→ What is required:
Send back all the data below, exactly as given.

→ Supplied records:
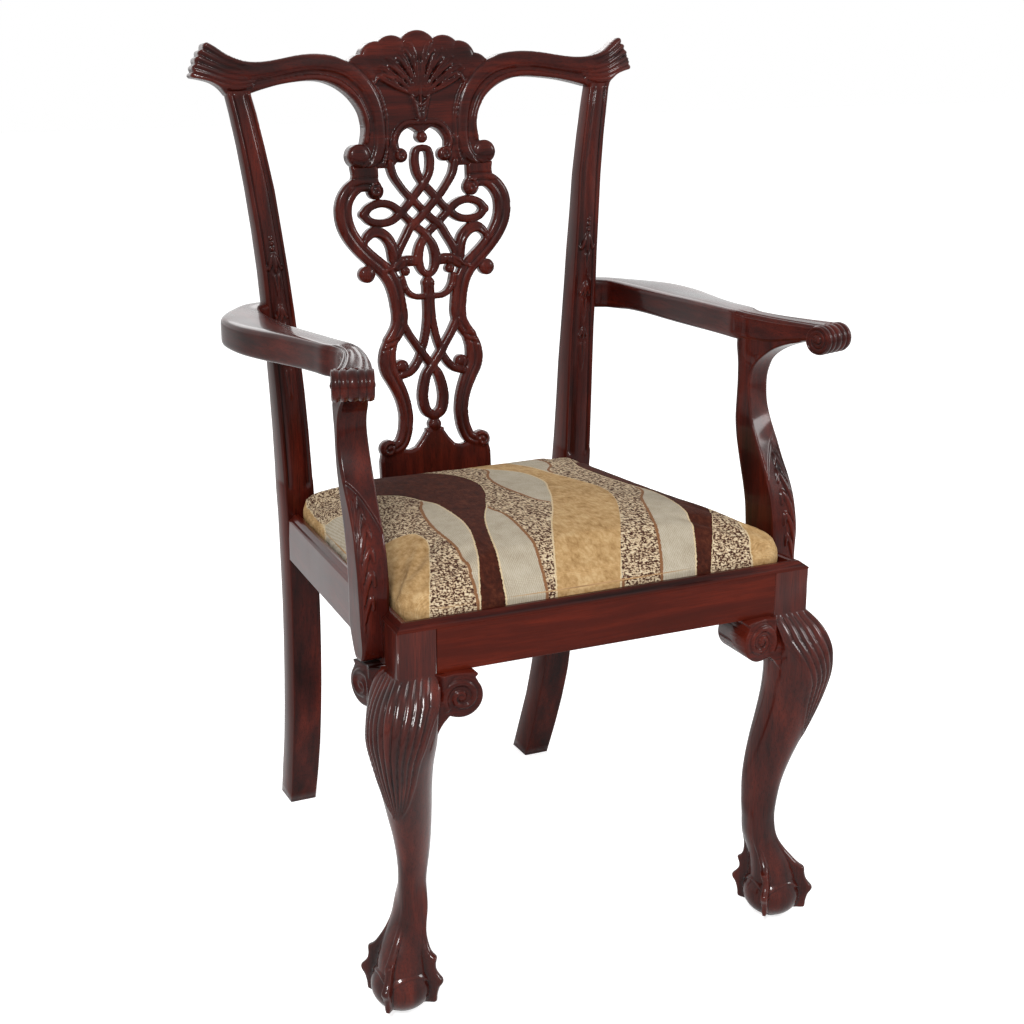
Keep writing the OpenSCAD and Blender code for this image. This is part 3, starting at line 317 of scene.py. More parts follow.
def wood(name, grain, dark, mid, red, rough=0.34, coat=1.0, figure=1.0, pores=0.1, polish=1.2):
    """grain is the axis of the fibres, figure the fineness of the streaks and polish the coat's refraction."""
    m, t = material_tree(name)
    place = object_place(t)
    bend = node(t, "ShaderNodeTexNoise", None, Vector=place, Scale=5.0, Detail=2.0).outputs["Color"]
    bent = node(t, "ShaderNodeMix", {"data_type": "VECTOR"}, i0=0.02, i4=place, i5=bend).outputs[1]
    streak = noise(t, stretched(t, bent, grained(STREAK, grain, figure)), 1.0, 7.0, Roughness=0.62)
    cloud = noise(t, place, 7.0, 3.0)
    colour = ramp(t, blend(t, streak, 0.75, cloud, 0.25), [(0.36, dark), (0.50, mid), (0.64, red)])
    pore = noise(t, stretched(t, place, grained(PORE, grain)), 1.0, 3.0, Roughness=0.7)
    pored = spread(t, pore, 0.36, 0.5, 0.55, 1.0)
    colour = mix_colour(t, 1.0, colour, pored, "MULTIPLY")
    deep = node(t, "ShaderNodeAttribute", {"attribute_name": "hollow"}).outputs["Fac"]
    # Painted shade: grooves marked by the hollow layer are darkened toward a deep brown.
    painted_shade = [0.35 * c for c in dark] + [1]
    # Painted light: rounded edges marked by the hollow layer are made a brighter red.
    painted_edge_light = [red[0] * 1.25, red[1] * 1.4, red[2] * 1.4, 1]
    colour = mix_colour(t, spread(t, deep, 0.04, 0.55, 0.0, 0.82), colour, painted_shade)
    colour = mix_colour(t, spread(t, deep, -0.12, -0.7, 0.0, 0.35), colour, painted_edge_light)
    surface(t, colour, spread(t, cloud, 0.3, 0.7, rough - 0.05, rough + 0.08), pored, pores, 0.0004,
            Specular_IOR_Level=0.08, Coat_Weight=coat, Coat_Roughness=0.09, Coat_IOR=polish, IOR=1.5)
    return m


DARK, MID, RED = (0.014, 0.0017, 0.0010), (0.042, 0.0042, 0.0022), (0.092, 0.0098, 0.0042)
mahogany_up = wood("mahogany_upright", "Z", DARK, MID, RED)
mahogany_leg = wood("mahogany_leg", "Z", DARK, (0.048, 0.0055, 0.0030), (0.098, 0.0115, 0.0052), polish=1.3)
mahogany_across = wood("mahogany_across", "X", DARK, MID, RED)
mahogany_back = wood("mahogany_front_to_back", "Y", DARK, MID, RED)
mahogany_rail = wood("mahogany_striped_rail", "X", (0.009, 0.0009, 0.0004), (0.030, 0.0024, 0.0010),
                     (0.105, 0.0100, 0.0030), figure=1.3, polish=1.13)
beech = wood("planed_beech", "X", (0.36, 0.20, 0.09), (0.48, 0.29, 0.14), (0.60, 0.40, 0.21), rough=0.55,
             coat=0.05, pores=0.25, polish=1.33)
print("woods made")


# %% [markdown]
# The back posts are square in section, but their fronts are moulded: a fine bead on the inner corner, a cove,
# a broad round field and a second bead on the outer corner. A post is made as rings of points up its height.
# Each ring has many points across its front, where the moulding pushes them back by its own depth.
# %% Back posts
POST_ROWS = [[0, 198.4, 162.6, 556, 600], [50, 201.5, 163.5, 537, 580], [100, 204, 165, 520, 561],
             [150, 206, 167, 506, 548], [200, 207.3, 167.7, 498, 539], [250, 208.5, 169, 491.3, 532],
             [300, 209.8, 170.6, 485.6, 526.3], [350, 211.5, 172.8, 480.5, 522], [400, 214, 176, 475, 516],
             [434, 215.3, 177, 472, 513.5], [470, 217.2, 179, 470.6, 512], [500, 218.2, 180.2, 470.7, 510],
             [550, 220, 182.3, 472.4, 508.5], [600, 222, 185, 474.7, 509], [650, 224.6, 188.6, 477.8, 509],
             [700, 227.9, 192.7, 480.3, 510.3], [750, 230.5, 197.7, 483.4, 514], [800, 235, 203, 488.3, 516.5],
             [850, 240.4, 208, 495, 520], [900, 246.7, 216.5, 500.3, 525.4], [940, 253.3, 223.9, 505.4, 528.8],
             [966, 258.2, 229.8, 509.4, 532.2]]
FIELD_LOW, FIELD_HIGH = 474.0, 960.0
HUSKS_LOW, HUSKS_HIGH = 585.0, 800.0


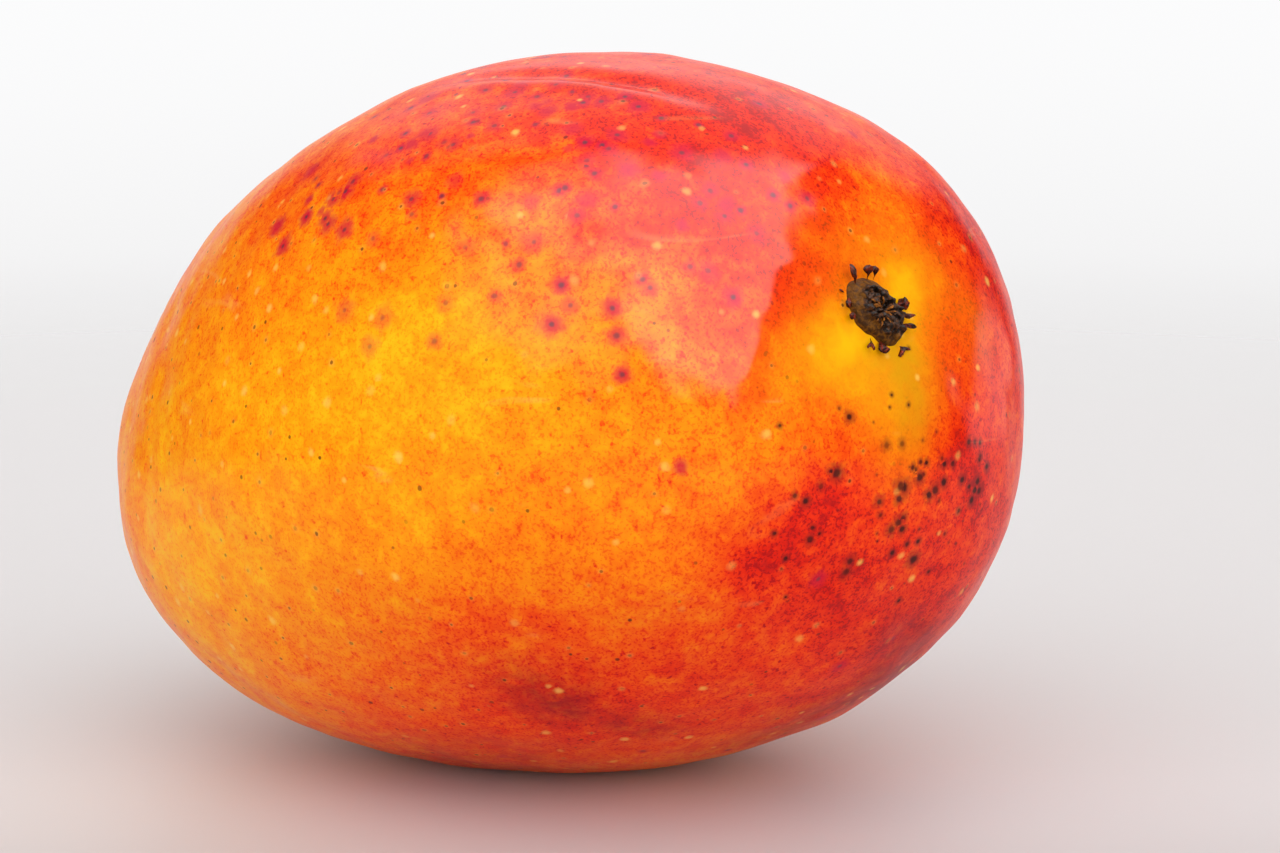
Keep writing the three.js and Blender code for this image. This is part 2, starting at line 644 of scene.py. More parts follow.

→ Response to this task:
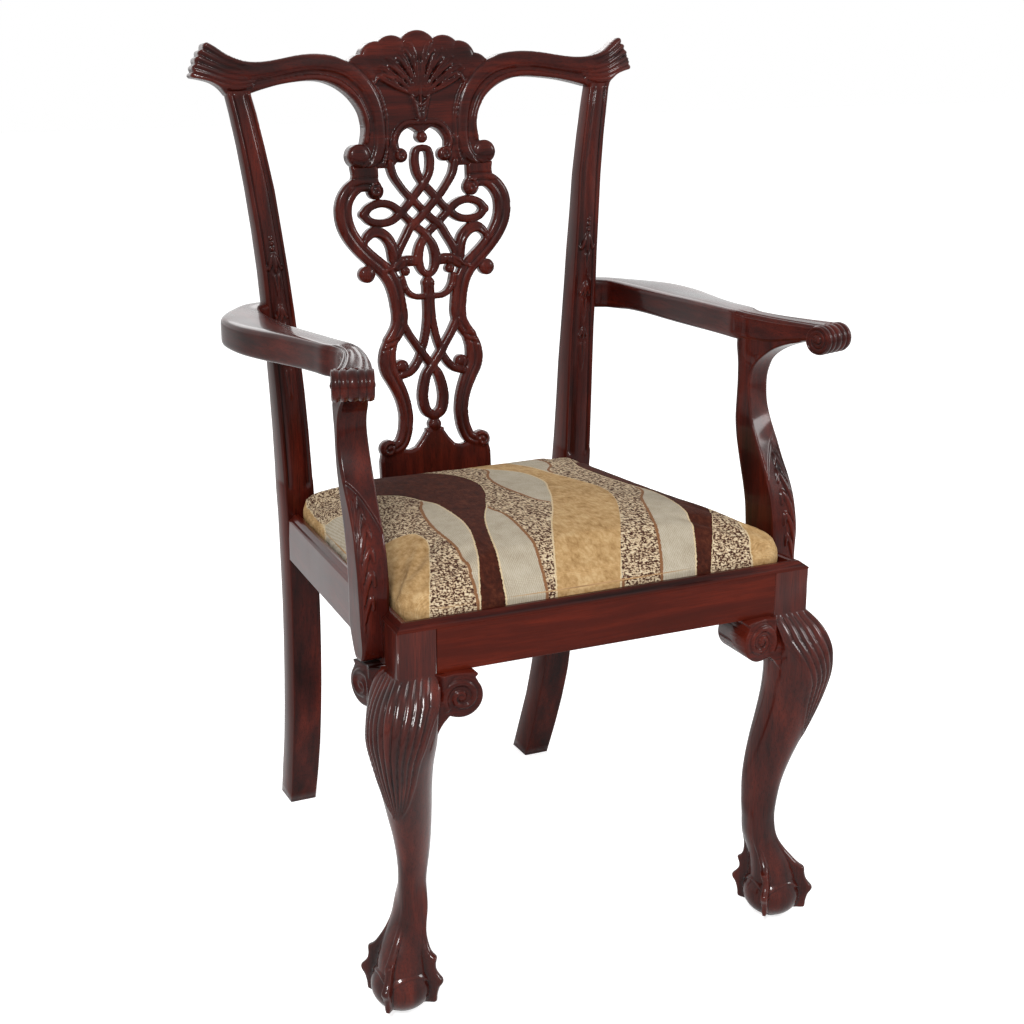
Keep writing the OpenSCAD and Blender code for this image. This is part 3, starting at line 317 of scene.py. More parts follow.
def wood(name, grain, dark, mid, red, rough=0.34, coat=1.0, figure=1.0, pores=0.1, polish=1.2):
    """grain is the axis of the fibres, figure the fineness of the streaks and polish the coat's refraction."""
    m, t = material_tree(name)
    place = object_place(t)
    bend = node(t, "ShaderNodeTexNoise", None, Vector=place, Scale=5.0, Detail=2.0).outputs["Color"]
    bent = node(t, "ShaderNodeMix", {"data_type": "VECTOR"}, i0=0.02, i4=place, i5=bend).outputs[1]
    streak = noise(t, stretched(t, bent, grained(STREAK, grain, figure)), 1.0, 7.0, Roughness=0.62)
    cloud = noise(t, place, 7.0, 3.0)
    colour = ramp(t, blend(t, streak, 0.75, cloud, 0.25), [(0.36, dark), (0.50, mid), (0.64, red)])
    pore = noise(t, stretched(t, place, grained(PORE, grain)), 1.0, 3.0, Roughness=0.7)
    pored = spread(t, pore, 0.36, 0.5, 0.55, 1.0)
    colour = mix_colour(t, 1.0, colour, pored, "MULTIPLY")
    deep = node(t, "ShaderNodeAttribute", {"attribute_name": "hollow"}).outputs["Fac"]
    # Painted shade: grooves marked by the hollow layer are darkened toward a deep brown.
    painted_shade = [0.35 * c for c in dark] + [1]
    # Painted light: rounded edges marked by the hollow layer are made a brighter red.
    painted_edge_light = [red[0] * 1.25, red[1] * 1.4, red[2] * 1.4, 1]
    colour = mix_colour(t, spread(t, deep, 0.04, 0.55, 0.0, 0.82), colour, painted_shade)
    colour = mix_colour(t, spread(t, deep, -0.12, -0.7, 0.0, 0.35), colour, painted_edge_light)
    surface(t, colour, spread(t, cloud, 0.3, 0.7, rough - 0.05, rough + 0.08), pored, pores, 0.0004,
            Specular_IOR_Level=0.08, Coat_Weight=coat, Coat_Roughness=0.09, Coat_IOR=polish, IOR=1.5)
    return m


DARK, MID, RED = (0.014, 0.0017, 0.0010), (0.042, 0.0042, 0.0022), (0.092, 0.0098, 0.0042)
mahogany_up = wood("mahogany_upright", "Z", DARK, MID, RED)
mahogany_leg = wood("mahogany_leg", "Z", DARK, (0.048, 0.0055, 0.0030), (0.098, 0.0115, 0.0052), polish=1.3)
mahogany_across = wood("mahogany_across", "X", DARK, MID, RED)
mahogany_back = wood("mahogany_front_to_back", "Y", DARK, MID, RED)
mahogany_rail = wood("mahogany_striped_rail", "X", (0.009, 0.0009, 0.0004), (0.030, 0.0024, 0.0010),
                     (0.105, 0.0100, 0.0030), figure=1.3, polish=1.13)
beech = wood("planed_beech", "X", (0.36, 0.20, 0.09), (0.48, 0.29, 0.14), (0.60, 0.40, 0.21), rough=0.55,
             coat=0.05, pores=0.25, polish=1.33)
print("woods made")


# %% [markdown]
# The back posts are square in section, but their fronts are moulded: a fine bead on the inner corner, a cove,
# a broad round field and a second bead on the outer corner. A post is made as rings of points up its height.
# Each ring has many points across its front, where the moulding pushes them back by its own depth.
# %% Back posts
POST_ROWS = [[0, 198.4, 162.6, 556, 600], [50, 201.5, 163.5, 537, 580], [100, 204, 165, 520, 561],
             [150, 206, 167, 506, 548], [200, 207.3, 167.7, 498, 539], [250, 208.5, 169, 491.3, 532],
             [300, 209.8, 170.6, 485.6, 526.3], [350, 211.5, 172.8, 480.5, 522], [400, 214, 176, 475, 516],
             [434, 215.3, 177, 472, 513.5], [470, 217.2, 179, 470.6, 512], [500, 218.2, 180.2, 470.7, 510],
             [550, 220, 182.3, 472.4, 508.5], [600, 222, 185, 474.7, 509], [650, 224.6, 188.6, 477.8, 509],
             [700, 227.9, 192.7, 480.3, 510.3], [750, 230.5, 197.7, 483.4, 514], [800, 235, 203, 488.3, 516.5],
             [850, 240.4, 208, 495, 520], [900, 246.7, 216.5, 500.3, 525.4], [940, 253.3, 223.9, 505.4, 528.8],
             [966, 258.2, 229.8, 509.4, 532.2]]
FIELD_LOW, FIELD_HIGH = 474.0, 960.0
HUSKS_LOW, HUSKS_HIGH = 585.0, 800.0


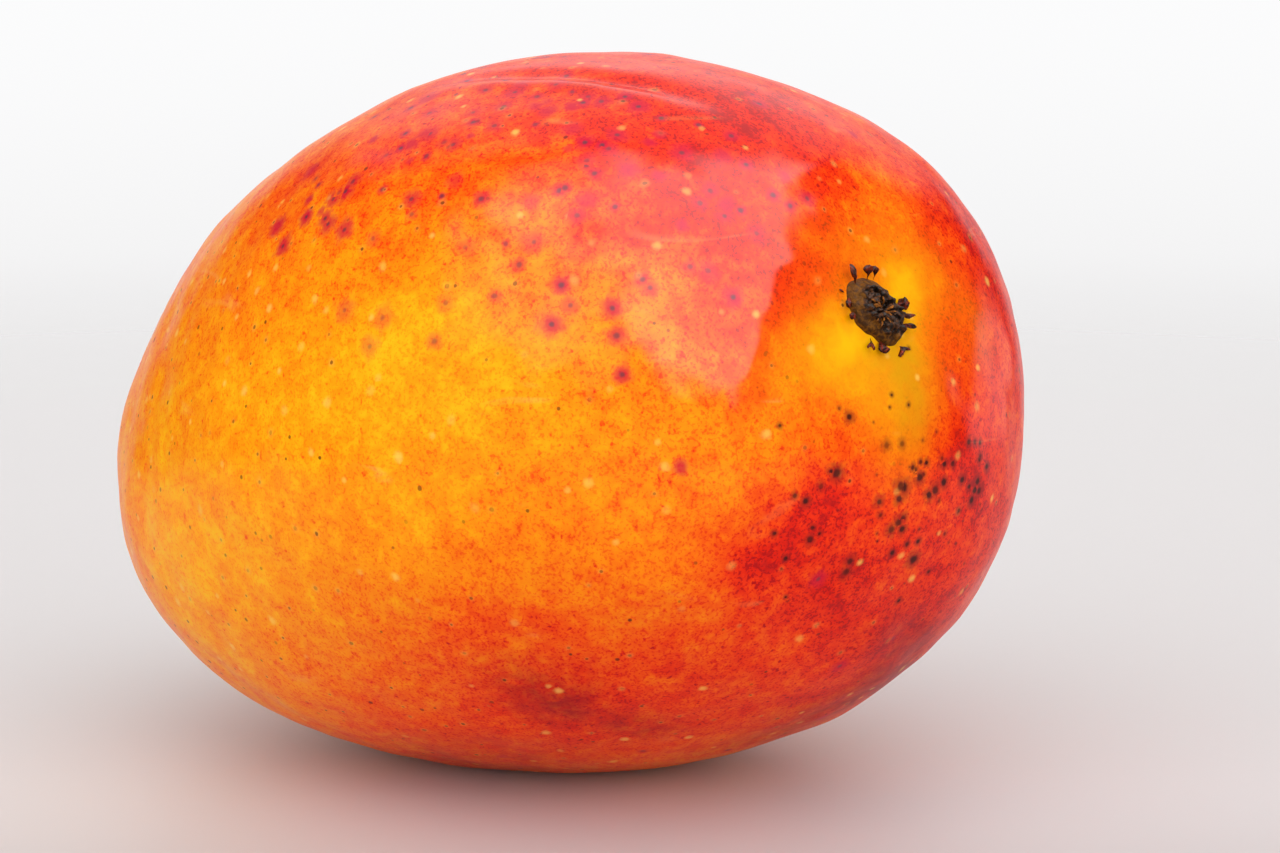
Keep writing the three.js and Blender code for this image. This is part 2, starting at line 644 of scene.py. More parts follow.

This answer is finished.